About this time the McCabe family were landlords of the inn, which would revert to the status of tavern in the late 19th century as faster roads, better means of transport and the dissipation of the scourge of highwaymen dictated that the days of the coaching inn were numbered. The wine storage depot had by now been replaced by a storage and stabling depot for McArdle's Brewery in Dundalk who were waging a relentless beer war against Arthur Guinness and Co. The McCabe family, discerning as well as enterprising publicans, hedged their bets and welcomed the first brew of Guinness to this region. For this endeavour they were rewarded with one of the first personalised bottling labels, an enlargement of which was presented to the Cock Tavern.

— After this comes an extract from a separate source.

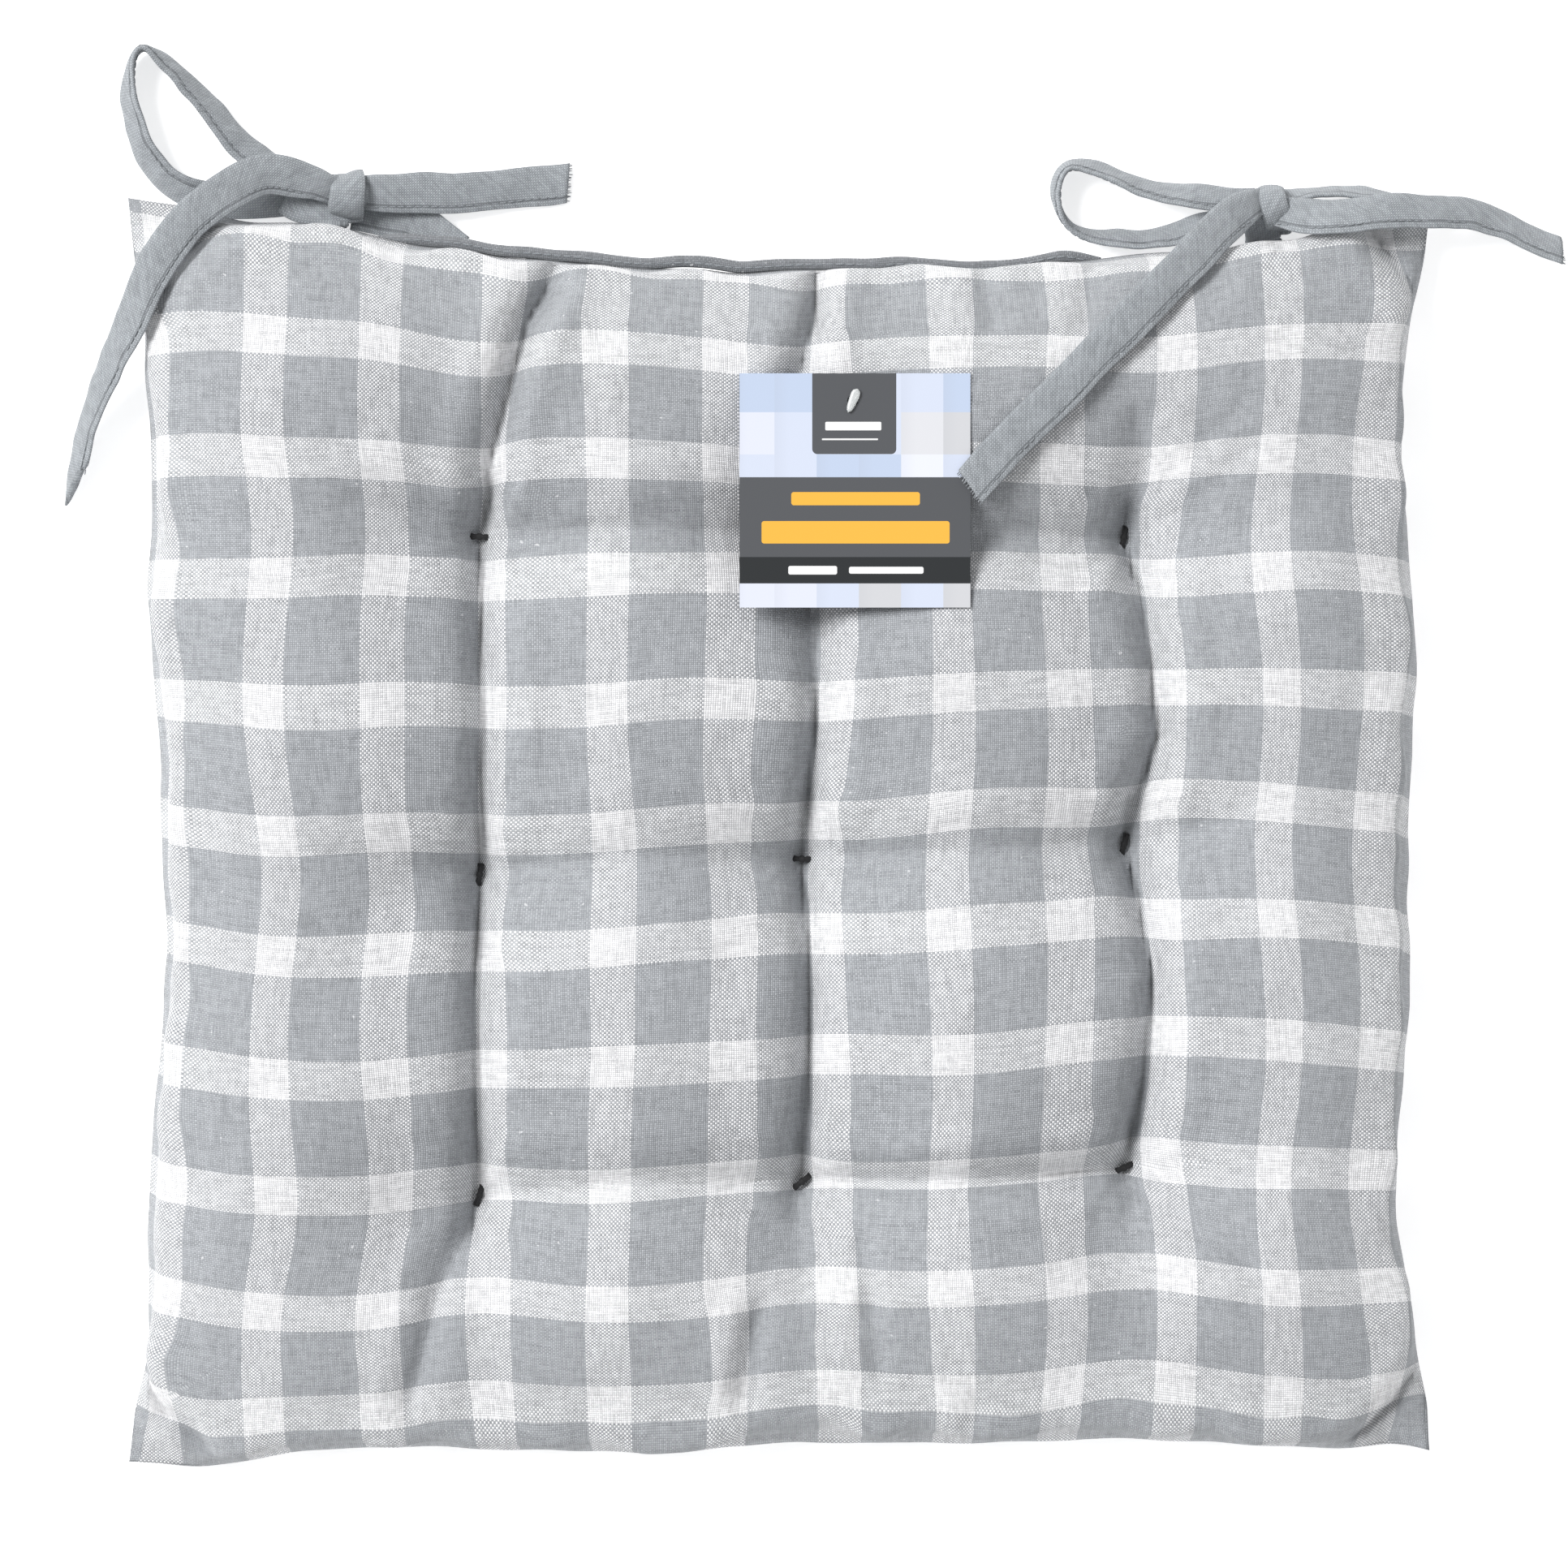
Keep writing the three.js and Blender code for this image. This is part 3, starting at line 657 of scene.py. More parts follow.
def studio():
    """The camera straight above the pad, a soft key light from behind left, and a bright floor."""
    scene = bpy.context.scene
    camera = bpy.data.objects.new("camera", bpy.data.cameras.new("camera"))
    camera.data.sensor_width = SENSOR_WIDTH
    camera.data.lens = CAMERA_LENS * 1000
    camera.location = (*CAMERA_AT, CAMERA_HEIGHT)
    scene.collection.objects.link(camera)
    scene.camera = camera

    scene.view_settings.view_transform = "Standard"
    world = bpy.data.worlds.new("soft_white")
    world.use_nodes = True
    background = world.node_tree.nodes["Background"]
    background.inputs["Color"].default_value = (1.0, 1.0, 1.0, 1.0)
    background.inputs["Strength"].default_value = SKY_STRENGTH
    scene.world = world

    key = bpy.data.lights.new("key", "SUN")
    key.energy = KEY_LIGHT["strength"]
    key.angle = KEY_LIGHT["angle"]
    lamp = bpy.data.objects.new("key", key)
    lamp.location = KEY_LIGHT["place"]
    lamp.rotation_euler = (Vector((0, 0, 0)) - lamp.location).to_track_quat("-Z", "Y").to_euler()
    scene.collection.objects.link(lamp)

    floor_nodes = Nodes("floor")
    grain = floor_nodes.noise(floor_nodes.add("ShaderNodeTexCoord").outputs["Object"], 4.0)
    floor_nodes.put(
        floor_nodes.shader.inputs["Base Color"],
        floor_nodes.mix(grain, (0.93, 0.93, 0.93, 1.0), (0.95, 0.95, 0.95, 1.0)),
    )
    floor_nodes.shader.inputs["Roughness"].default_value = 0.9
    floor_nodes.shader.inputs["Emission Color"].default_value = (1.0, 1.0, 1.0, 1.0)
    floor_nodes.shader.inputs["Emission Strength"].default_value = FLOOR["glow"]
    bpy.ops.mesh.primitive_plane_add(size=FLOOR["size"], location=(0, 0, FLOOR["height"]))
    floor = bpy.context.object
    floor.name = "floor"
    floor.data.materials.append(floor_nodes.material)


# --- The ties ------------------------------------------------------------------------------------


def smooth_route(route, samples=14):
    """A Catmull-Rom curve through the route: points in metres, rolls in radians."""
    rows = np.array(route, dtype=float)
    ends = np.vstack([2 * rows[0] - rows[1], rows, 2 * rows[-1] - rows[-2]])
    t = np.linspace(0, 1, samples, endpoint=False)[:, None]
    pieces = []
    for a, b, c, d in zip(ends, ends[1:], ends[2:], ends[3:]):
        pieces.append(between(a, b, c, d, t))
    curve = np.vstack([*pieces, rows[-1]])
    return curve[:, :3] * MM, np.radians(curve[:, 3])


class Strand:
    """A tape's centreline, which gives its place and its across and up directions at any length."""

    def __init__(self, route):
        points, rolls = smooth_route(route)
        steps = np.linalg.norm(np.diff(points, axis=0), axis=1)
        self.arcs = np.concatenate([[0], np.cumsum(steps)])
        self.points = points
        self.length = float(self.arcs[-1])
        tangents = np.gradient(points, axis=0)
        tangents /= np.linalg.norm(tangents, axis=1)[:, None]
        right = np.cross(tangents, (0, 0, 1))
        norms = np.linalg.norm(right, axis=1)
        steep = norms < 0.2
        right[steep] = (1, 0, 0)
        right /= np.linalg.norm(right, axis=1)[:, None]
        up = np.cross(right, tangents)
        self.across = right * np.cos(rolls)[:, None] + up * np.sin(rolls)[:, None]
        self.tangents = tangents

    def at(self, arc):
        """Place, across direction and normal, beyond the ends too."""
        inner = np.clip(arc, 0, self.length)
        spot = [
            np.stack([np.interp(inner, self.arcs, values[:, i]) for i in range(3)], axis=-1)
            for values in (self.points, self.across, self.tangents)
        ]
        place, across, tangent = spot
        place = place + tangent * (arc - inner)[..., None]
        normal = np.cross(across, tangent)
        return place, across, normal

    def path(self, spacing=0.003):
        count = max(6, int(round(self.length / spacing)))
        arcs = np.linspace(0, self.length, count)
        return self.at(arcs)[0].tolist()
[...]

Today the Cock Tavern is adapting and meeting the demands of a new century. But down the years scarcely no other pub in the history of Irish pub lore has witnessed such diversity of heritage... The trading of the Normans, the ravages of Cromwell, the rebellion of 1798 and the destruction of the Black and Tans (1920), the great coach house days and the scourge of the highwaymen. Noblemen and scholars, priests on the run, seafarers and race goers, aristocrats and chancers, merchants and travellers, have all mingled freely within these hallowed walls.
The leaflet text ends here, but I can add that the Cock tavern has served the beekeeper attendees of the FIBKA Gormanston Summer School very well, even if on three occasions (2000, 2001, and 2007) they have run out of bottled Guinness. Some of these beekeepers have hailed from all over the world and no doubt the content of this web page will also be read all over the world, so the Cock Tavern is truly famous the world over.
Modern times bring eating more into play than just serving ale and wines and the Cock tavern caters for family meals or simple snacks in the gallery restaurant, which can be booked for private functions.
Outdoor Catering Functions can also be staged by the staff at the Cock Tavern.